Claimant contends that it never received notice of the September 18, 2008 conference, even though the conference date was scheduled during the telephone conference at which claimant’s attorney was a participant. It is noteworthy that defendant’s attorney was present for the telephone conference and was also present at the September 18, 2008 conference. Claimant also contends that he was unaware of the November 13, 2008 hearing although the court sent out correspondence to both parties informing them of the date and purpose of the hearing. Defendant’s attorney was also present at the November 13, 2008 hearing.

Claimant concedes that he did not respond to defendant’s multiple discovery requests in the Court of Claims action. Claimant seems to argue that he does not have to provide authorizations in the Court of Claims action since defendant’s counsel in the Court of Claims action is also counsel for the defendant in the Supreme Court action where authorizations have already been provided. Nevertheless, claimant has now belatedly responded to defendant’s discovery demands as part of this motion.

Court of Claims Act § 19(3) empowers the court to dismiss a claim due to claimant’s failure to appear or prosecute his action.
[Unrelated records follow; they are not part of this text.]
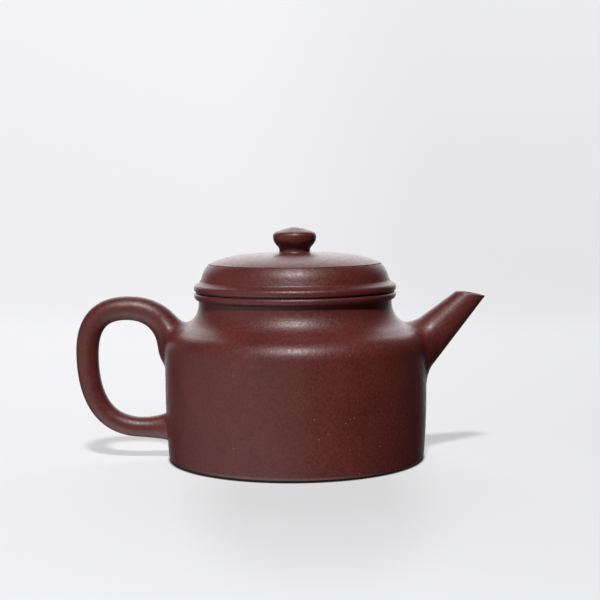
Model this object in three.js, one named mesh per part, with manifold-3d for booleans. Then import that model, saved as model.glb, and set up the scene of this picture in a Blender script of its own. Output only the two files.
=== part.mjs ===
import * as THREE from 'three';
import { mergeVertices } from 'three/addons/utils/BufferGeometryUtils.js';
import Module from 'manifold-3d';

// A small unglazed teapot of purple-brown clay with a straight round body, a short straight spout
// and a ring handle. A potter builds such a pot from slabs, strips and rings that are luted
// together, and each of those clay pieces is one mesh here. The lid lifts off.
// Millimetres, +Z up, spout towards +X and handle towards -X. The pieces are modelled round the
// pot's own axis, and the whole is moved at the end so that the origin is under its box's middle.

// Body and base
const bodyRadius = 45.3;
const wallThickness = 2.8;
const wallHeight = 38.45; // where the straight wall ends and the shoulder begins to round
const footDrawIn = 1; // how far the wall closes in at the foot
const footDrawHeight = 24;
const footRounding = 1.5;
const baseThickness = 3;
const restRingWidth = 6.5; // flat ring under the base that the pot stands on
const recessDepth = 1.2; // the base inside that ring is pressed up by this much
const recessRun = 7; // over this run

// Shoulder and neck
const shoulderWidth = 11.9; // how far the neck stands in from the wall
const shoulderRounding = 7;
const shoulderSlope = 29; // degrees below level
const neckFlare = 8.7; // radius of the hollow curve between neck and shoulder
const neckSeamTurn = 40; // degrees of that curve that belong to the neck strip
const neckStraight = 0.9;
const neckWall = 2.7;

// Mouth bead, whose flat top is the lid's seat
const mouthBeadHeight = 2.7;
const mouthBeadBelly = 1.8; // height of its widest line
const mouthBeadStandOut = 1.55;
const mouthEdgeRounding = 0.9;

// Lid
const lidFlangeDepth = 7;
const lidFlangeClearance = 0.3;
const lidFlangeWall = 2;
const lidFlangeChamfer = 0.6;
const lidLipHeight = 0.45; // the slab's edge that shows under the lid bead
const lidLipStandOut = 0.85;
const lidSlabHeight = 4.1;
const lidSlabStepIn = 0.75; // how far the lid's side stands in from the neck's face
const lidBeadSeam = 0.12;
const lidBeadOverhang = 0.05; // how far the lid bead passes the mouth bead
const lidBeadBelly = 1.5; // height of its widest line above the lip
const lidBeadCrown = 1.1;
const lidSideHeight = 5.7;
const lidSideLean = 18; // degrees off upright
const lidSideRounding = 3.1;
const lidSideTurn = 62; // degrees above level to which the rounding turns, where the disc begins
const lidSideLedge = 2.8; // flat ledge that the top disc lies on
const lidDomeHeight = 3.5;
const lidDomePower = 4; // flat in the middle, falling fast at the edge
const lidDiscThickness = 2.3;

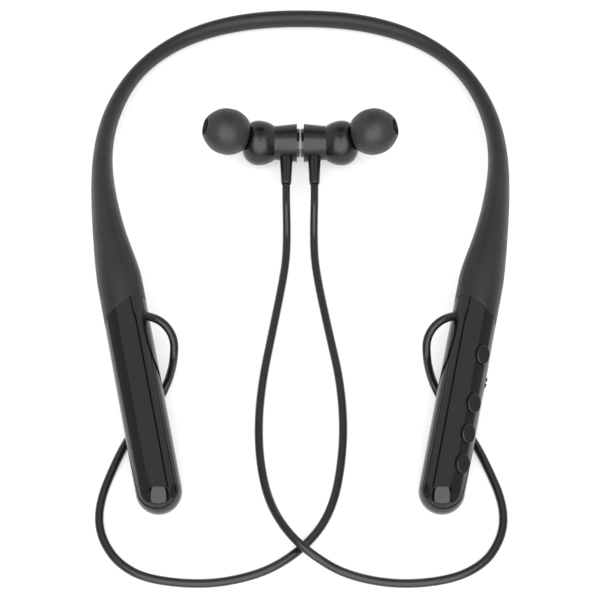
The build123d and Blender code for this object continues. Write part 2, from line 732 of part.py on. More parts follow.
def mic_hole():
    """Pinhole of the microphone in the pod's wall."""
    return outward(PORT_ANGLE) * Pos(0, MIC_Y, POD_RADIUS - POD_WALL) * Cylinder(MIC_HOLE, MIC_HOLE_LENGTH)


def microphone():
    """Microphone can on the main board."""
    top = BOARD_LIFT + BOARD_THICKNESS
    return outward(BUTTON_ANGLE) * block(MIC_SIZE, MIC_OFFSET, MIC_Y, top)


def bluetooth_module():
    """Radio module on the underside of the main board."""
    return outward(BUTTON_ANGLE) * block(RADIO_SIZE, 0, RADIO_Y, BOARD_LIFT - RADIO_SIZE[2])


def right_pod():
    """All pieces of the right pod, by name, in the pod's frame."""
    grip = board_block(FIT)
    ribs = [disc(y, RIB, POD_BORE + FIT) - grip for y in BOARD_RIBS]
    ribs[0] = ribs[0] - outward(BUTTON_ANGLE) * block(
        (RADIO_SIZE[0] + 2 * FIT, RADIO_SIZE[1] + 2 * FIT, RADIO_SIZE[2]), 0, RADIO_Y,
        BOARD_LIFT - RADIO_SIZE[2] - FIT)
    mic_room = [side + extra for side, extra in zip(MIC_SIZE, MIC_SPACE)]
    ribs[1] = ribs[1] - outward(BUTTON_ANGLE) * block(mic_room, MIC_OFFSET - 0.5, MIC_Y, BOARD_LIFT)
    cuts = button_holes() + [flap_pocket(), led_pipe(FIT), mic_hole()]
    cuts.append(exit_bore(CORD_RADIUS + GROMMET_NECK + FIT, EXIT_REACH / 4))
    top, bottom = pod_halves(ribs, cuts)
    pieces = {
        "right_top_shell": top,
        "right_bottom_shell": bottom,
        "right_coupler": coupler(),
        "right_cord_grommet": cord_grommet(),
        "main_board": main_board(),
        "usb_c_socket": usb_socket(),
        "port_flap": port_flap(),
        "led_light_pipe": led_pipe(),
        "microphone": microphone(),
        "bluetooth_module": bluetooth_module(),
    }
    for name, y in zip(BUTTON_NAMES, BUTTON_Y):
        pieces[name] = button(name, y)
    return pieces


# ---- left pod's pieces, in the pod's frame ---------------------------------------------------------
def left_pod():
    """All pieces of the left pod, by name, in the pod's frame."""
    middle = CELL_START + CELL_SIZE[1] / 2
    cell = Pos(0, middle, 0) * Box(*CELL_SIZE)
    cell = fillet(cell.edges(), CELL_ROUND)
    window = Pos(0, middle, 0) * Box(*[side + 2 * FIT for side in CELL_SIZE])
    ribs = [disc(y, RIB, POD_BORE + FIT) - window for y in CELL_RIBS]
    board_y = CELL_START + CELL_SIZE[1] + CHARGER_GAP + CHARGER_SIZE[1] / 2
    board_slot = Pos(0, board_y, CHARGER_SIZE[2] / 2) * Box(*[side + 2 * FIT for side in CHARGER_SIZE])
    ribs.append(disc(board_y, RIB, POD_BORE + FIT) - board_slot)
    cuts = [exit_bore(CORD_RADIUS + GROMMET_NECK + FIT, EXIT_REACH / 4)]
    top, bottom = pod_halves(ribs, cuts)
    pad_y = (CELL_RIBS[0] + CELL_RIBS[1]) / 2
    return {
        "left_top_shell": top,
        "left_bottom_shell": bottom,
        "left_coupler": coupler(),
        "left_cord_grommet": cord_grommet(),
        "battery_cell": cell,
        "battery_board": block(CHARGER_SIZE, 0, board_y, 0),
        "battery_pad": block(PAD_SIZE, 0, pad_y, CELL_SIZE[2] / 2),
    }


def main():
    os.makedirs("parts", exist_ok=True)
    save("neckband_sleeve", sleeve())
    places = wire_places()
    save("memory_wire", band_wire(*places[0]))
    save("link_wires", Compound(children=[band_wire(*place) for place in places[1:]]))
    for name, shape in left_pod().items():
        save(name, POD * shape)
    for name, shape in right_pod().items():
        save(name, right(POD * shape))
    save("tact_switches", Compound(children=[right(POD * item) for item in tact_switches()]))
    for name, shape in earbud_pieces().items():
        save("left_" + name, shape)
        save("right_" + name, right(shape))
    save("left_cord", cord("left_cord", LEFT_ROUTE))
    save("right_cord", cord("right_cord", RIGHT_ROUTE))


main()
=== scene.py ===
import json
import math

import bmesh
import bpy
import numpy as np
from mathutils import Matrix, Vector

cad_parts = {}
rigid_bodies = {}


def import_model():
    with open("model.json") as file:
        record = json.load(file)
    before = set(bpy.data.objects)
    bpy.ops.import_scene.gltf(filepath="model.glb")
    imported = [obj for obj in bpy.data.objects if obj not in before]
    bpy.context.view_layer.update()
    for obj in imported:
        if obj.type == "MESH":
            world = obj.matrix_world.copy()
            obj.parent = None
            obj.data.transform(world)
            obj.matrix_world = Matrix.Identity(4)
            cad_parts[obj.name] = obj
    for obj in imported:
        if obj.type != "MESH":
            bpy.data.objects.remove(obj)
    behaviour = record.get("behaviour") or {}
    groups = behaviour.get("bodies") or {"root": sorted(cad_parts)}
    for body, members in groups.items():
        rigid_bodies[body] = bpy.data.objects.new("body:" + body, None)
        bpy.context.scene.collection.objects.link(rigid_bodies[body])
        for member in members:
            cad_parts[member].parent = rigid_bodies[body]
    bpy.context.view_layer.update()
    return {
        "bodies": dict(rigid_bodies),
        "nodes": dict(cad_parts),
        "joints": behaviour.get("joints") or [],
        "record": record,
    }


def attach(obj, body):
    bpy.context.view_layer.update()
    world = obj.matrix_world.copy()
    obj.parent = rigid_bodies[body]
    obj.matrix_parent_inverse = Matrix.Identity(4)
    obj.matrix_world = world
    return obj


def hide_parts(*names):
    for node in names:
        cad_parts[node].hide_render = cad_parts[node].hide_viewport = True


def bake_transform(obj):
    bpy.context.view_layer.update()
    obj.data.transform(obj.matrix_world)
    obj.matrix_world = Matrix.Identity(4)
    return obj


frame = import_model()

MM = 0.001
SCENE = bpy.context.scene
NODES = frame["nodes"]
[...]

The claim may be restored in the discretion of the court for good cause shown. 22 NYCRR 206.15 requires claimant to present sufficient reason why the order should be vacated and the claim restored. Claimant has failed to present sufficient reason for the court to restore the claim (see Shabazz v State of New York, 191 AD2d 832 [3d Dept 1993], lv dismissed and denied 82 NY2d 736 [1993], cert denied 511 US 1094 [1994]). Claimant states that he does not “even intend on moving forward with [the Court of Claims] action after receipt of paper discovery from the State with the Court’s permission. Instead, we would like to mark the case dismissed without prejudice subject to renewal upon dismissal of the Nassau County action.” Although public policy favors the resolution of claims on the merits, claimant has failed to establish that there is any merit to the Court of Claims action. Claimant has also failed to provide the court with a satisfactory explanation for his repeated failures to appear at court conferences and to timely comply with a court order in this case. Thus, it would be an improper exercise of discretion to restore the claim in this matter.

Therefore, for the foregoing reasons, claimant’s motion is denied.